Sen. Shelley Moore Capito (R-W.Va.), the ranking member on the Environment and Public Works Committee, signaled the possibility for the panel to produce a meaningful multiyear highway policy bill with input from members on both sides of the aisle.
The country’s premier highway law expires in September.
For Republicans to back an update of that law, lawmakers would have to reconcile differences pertaining to policies, as well as funding.
Top Republicans are insisting the legislation focus on repairing surface transportation corridors. Democrats in the House and Senate majorities say they intend to produce climate change-centric transportation legislation meant to modernize nearly every system of travel. Neither side has recently approved a method to fund transportation programs.
“We need the give and take of this bipartisan process to produce legislation that can make it to the president’s desk,” said Capito on April 14. “It will take work from all levels of government and the private sector to meet the nation’s transportation infrastructure needs. We will have to take an all hands on deck approach.”
Specifically, Capito is proposing a highway bill that primarily enhances mobility options for commuters, improves connectivity along freight corridors and emphasizes safety and resilience for transportation projects.
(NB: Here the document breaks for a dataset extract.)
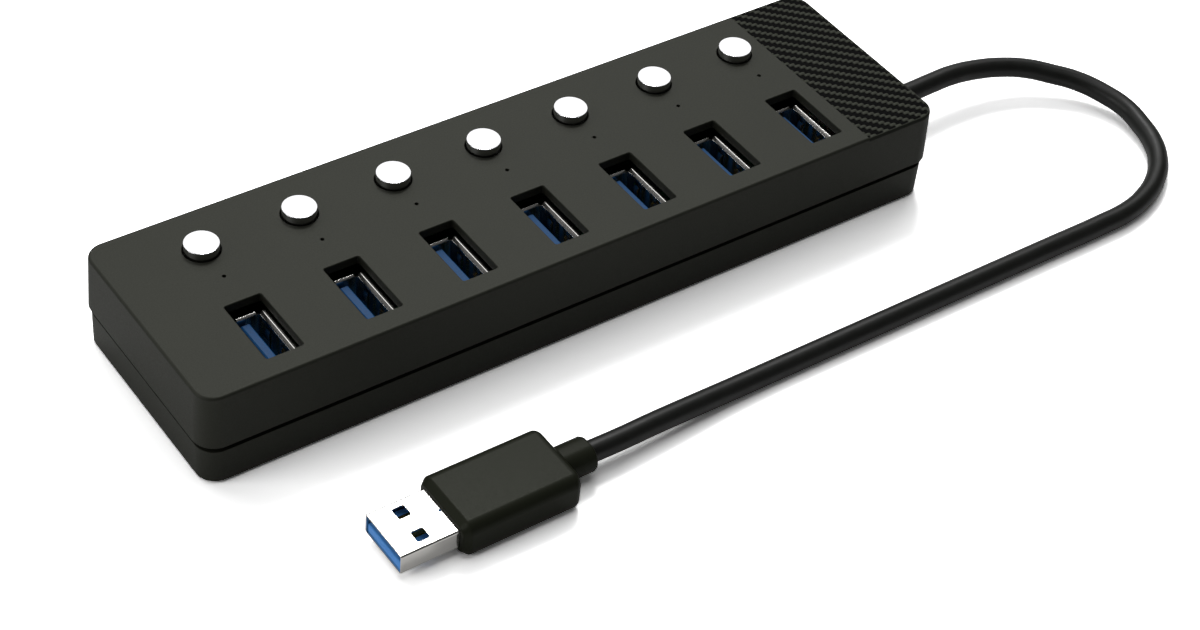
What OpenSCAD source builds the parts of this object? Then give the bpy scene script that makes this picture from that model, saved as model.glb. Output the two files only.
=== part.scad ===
// Seven-port USB hub with an individual push switch for each port, a clamped
// lead and a USB-A plug. Millimetres. X runs along the hub towards the lead,
// Y towards the row of buttons, Z up. The origin is on the surface the hub
// stands on, under the centre of its case.

/* [Case] */
// Length of the case at its flat top face
case_l = 168.6; // [164:0.2:180]
// Width of the case at its flat top face
case_w = 47; // [46:0.5:60]
// Height of the flat top face above the surface
top_z = 21.3; // [20.8:0.1:24]
// Height of the parting groove between the two shells
split_z = 8.7; // [8.4:0.1:9.4]
// Width of the parting groove
groove_w = 1.4; // [0.6:0.1:1.5]
// Wall thickness of the top plate
plate_t = 1.8; // [1.4:0.1:2.2]
// Wall thickness of the side walls
wall_t = 2; // [1.8:0.1:2.4]
// How much wider the upper shell is at the groove than at its top, each side
draft_w = 0.5; // [0.2:0.1:0.8]
// Corner radius of the case seen from above
corner_r = 4; // [3:0.5:6]
// Rounding of the top and bottom edges
edge_r = 0.6; // [0.3:0.1:0.9]
// Length of the textured trim plate at the lead end
trim_l = 18.2; // [14:0.2:19]
// Thickness of the textured trim plate
trim_t = 0.8; // [0.5:0.1:1]

/* [Ports] */
// Distance from one port to the next
pitch = 20.7; // [20:0.1:20.8]
// X of the first port
port_x = -65.4; // [-66:0.1:-65]
// Y of the row of ports
port_y = -11; // [-11.5:0.1:-10.5]
// Short side of the port opening in the top plate
opening_x = 7.6; // [7.4:0.1:8]
// Long side of the port opening in the top plate
opening_y = 15.6; // [15.2:0.1:16]
// Depth of the receptacle mouth below the top face
mouth_depth = 2.6; // [2.4:0.1:3.4]

/* [Buttons] */
// X of the first button and its indicator
button_x = -65.1; // [-65.6:0.1:-64.6]
// Y of the row of buttons
button_y = 12.6; // [12.4:0.1:13]
// Diameter of a button cap
button_d = 6.8; // [6:0.1:7]
// How far a cap stands above the top face
button_h = 1.75; // [1.6:0.05:2.2]
// How far a cap can be pressed
button_travel = 1.5; // [0.8:0.1:1.5]
// Y of the row of indicator holes
led_y = 4.1; // [3.6:0.1:4.4]
// Diameter of an indicator hole
led_d = 0.8; // [0.7:0.1:1.2]

/* [Lead and plug] */
// Diameter of the lead
cord_d = 4.4; // [4:0.1:4.4]
// Y at which the lead leaves the case
exit_y = -4; // [-4.2:0.1:-3.8]
// Length of the tapered strain relief outside the case
relief_l = 8; // [6:0.5:11.5]
// X of the tip of the plug
plug_x = -66.1; // [-66.5:0.1:-65.5]
// Y of the centre line of the plug
plug_y = -53.8; // [-54:0.1:-53.6]
// Length of bare metal on the plug
plug_metal_l = 11.7; // [11:0.1:12.5]
// Length, width and height of the plug's grip
grip_l = 25.4; // [24:0.1:25.4]
grip_w = 16; // [14:0.1:17]
grip_h = 8.2; // [8:0.1:8.4]

/* [Hidden] */
$fn = 48;

ports = 7;
foot_proud = 0.3;                      // feet hold the case this far up
floor_t = 1.8;
case_z = foot_proud;                   // underside of the case
floor_z = case_z + floor_t;            // inside of the case floor
plate_z = top_z - plate_t;             // inside of the top plate
lower_z = split_z - groove_w / 2;      // top edge of the lower shell's wall
upper_z = split_z + groove_w / 2;      // bottom edge of the upper shell
lip_z = upper_z + 1;                   // top of the lower shell's inner lip
lip_in = 0.9;                          // lip set back from the lower wall
lip_gap = 0.15;

board_t = 1.6;
board_top = 4.8;                       // component side of the circuit board
board_x0 = -80;
board_x1 = 71.5;
board_w = 39;

mouth_z = top_z - mouth_depth;         // top of the receptacle flange
receptacle_x = 5.7;                    // outside of the folded steel shell
receptacle_y = 13.1;
sheet_t = 0.3;
flange_x = 7.7;
flange_y = 15.1;
flange_t = 0.4;
tongue_x = -1.7;                       // tongue set off centre, towards -X
tongue_t = 1.84;
tongue_y = 11.1;
tongue_drop = 1.3;                     // tip of the tongue below the flange
insert_h = 4.5;                        // solid foot of the insert
contact_ys = [-3.5, -1, 1, 3.5];

cap_r = button_d / 2;
cap_hole_r = cap_r + 0.3;
cap_flange_r = cap_r + 1;
cap_flange_t = 1.2;
stem_r = 2.6;
plunger_r = 1.5;
switch_w = 8.4;
switch_h = 8;

screw_xs = [-76, 76];
screw_ys = [-17, 17];
pillar_r = 3.6;
pillar_z = 9.8;                        // where the two halves of a pillar meet
foot_r = 4.4;
foot_t = 0.9;

exit_z = split_z;
relief_x = case_l / 2 + draft_w + 0.1; // face of the relief's outer collar
header_x = 64.5;
header_l = 6;
wires_end = 77;

plug_z = grip_h / 2;
plug_w = 12;
plug_h = 4.5;
neck_l = 6.6;
neck_w = 7.2;
neck_h = 6.2;
neck_r = 2.4;
window_l = 2.6;                        // latch windows of the plug
window_w = 2.8;
window_x = 5.6;                        // their centres, from the tip
window_y = 3.1;
grip_x = plug_x + plug_metal_l;
neck_x = grip_x + grip_l;
cord_end_x = neck_x + neck_l;

// Centre line of the lead: straight out of the relief, down onto the surface
// round one loose bend, back along the hub and up into the plug.
route = [
    [wires_end, exit_y, exit_z], [84, exit_y, exit_z], [90, exit_y, exit_z],
    [96, exit_y, exit_z], [102, -3.7, 8.6], [108, -3.5, 8.4], [114.5, -4, 7.8],
    [121, -5.5, 7.1], [126.5, -8, 6.4], [131, -11.5, 5.6], [135, -15.5, 4.9],
    [138, -21, 4.1], [139.5, -27, 3.4], [139, -32, 2.9], [137.5, -37.5, 2.5],
    [134, -43, 2.3], [129, -47.3, 2.2], [123, -50.3, 2.2], [116.5, -52, 2.2],
    [108, -52.4, 2.2], [95, -52.4, 2.2], [80, -52.4, 2.2], [65, -52.4, 2.2],
    [50, -52.4, 2.2], [35, -52.4, 2.2], [22, -52.4, 2.2], [12, -52.6, 2.5],
    [3, -53, 3.1], [-7, -53.5, 3.8], [-15, plug_y, 4],
    [cord_end_x, plug_y, plug_z]];
cord_sides = 10;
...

She would support dedicating resources for enhancing technologies across sectors within the infrastructure spectrum. The senator also has acknowledged a need for ensuring long-term funding for the nation’s highway system.
Capito’s colleagues echoed her calls for updating the country’s highway law. The panel’s chairman, Sen. Tom Carper (D-Del.), said he intends to take up a highway policy measure in the near-term. Both Democrats and Republicans have been questioning the long-term viability of the Highway Trust Fund, an account that relies on revenue from the federal fuel tax.
The trust fund assists state transportation agencies with roads, bridges and transit. Revenue from the 24.4 cents-per-gallon diesel tax, and 18.4 cents-per-gallon gas tax that feed into the trust fund will be insufficient to cover upcoming obligations. Since 2008, the trust fund’s revenue shortfalls have been covered via transfers from the general fund.
The EPW panel has been examining alternative user-based revenue streams meant to achieve sustainable funding for transportation programs. “We’re told that the average number of years a vehicle has on the road is about 15 years, so we’re going to be using gas and diesel for some time, but by less going forward,” Carper told colleagues.
There’s increasing attention devoted to the potential for adopting a national vehicle miles travel, or VMT, fee. The program would charge motorists for the miles they drive. House Transportation and Infrastructure Committee ranking member Sam Graves (R-Mo.) champions a VMT system. As he put it, “Funding our infrastructure should not be a political battle. It’s time to set a definitive path toward the long-term sustainability of the Highway Trust Fund, a path that is totally funded by all users of the system and not by insufficient gas taxes and deficit spending. This is how we realize the transformative projects everyone wants to accomplish.”
Stakeholders continue to warn congressional leaders about the trust fund’s looming shortfall. Douglas Shinkle, transportation program director at the National Conference of State Legislatures told senators on April 14: “Unless additional revenues or transfers are authorized, the [Highway Trust Fund] could diminish to the point that the U.S. Department of Transportation may have to delay payments to states for completed work. Late payments or reduced federal transportation spending to accommodate for the shortfall, is not an option for states.”
The White House has dismissed raising fuel taxes as part of President Joe Biden’s $2.25 trillion infrastructure plan. The president proposed raising the corporate tax rate from 21% to 28% to fund significant portions of his plan.
“Fundamentally, he does not believe that paying for this historic investment in rebuilding our nation’s infrastructure and creating millions of jobs should be on the backs of Americans,” said White House press secretary Jen Psaki, referring to a recent meeting between the president and members of Congress. “So he doesn’t believe that anyway; he’s proposed his own means of paying for it. But he was using [the gas tax] as an example of how it wouldn’t even make a sizable dent in paying for the package.”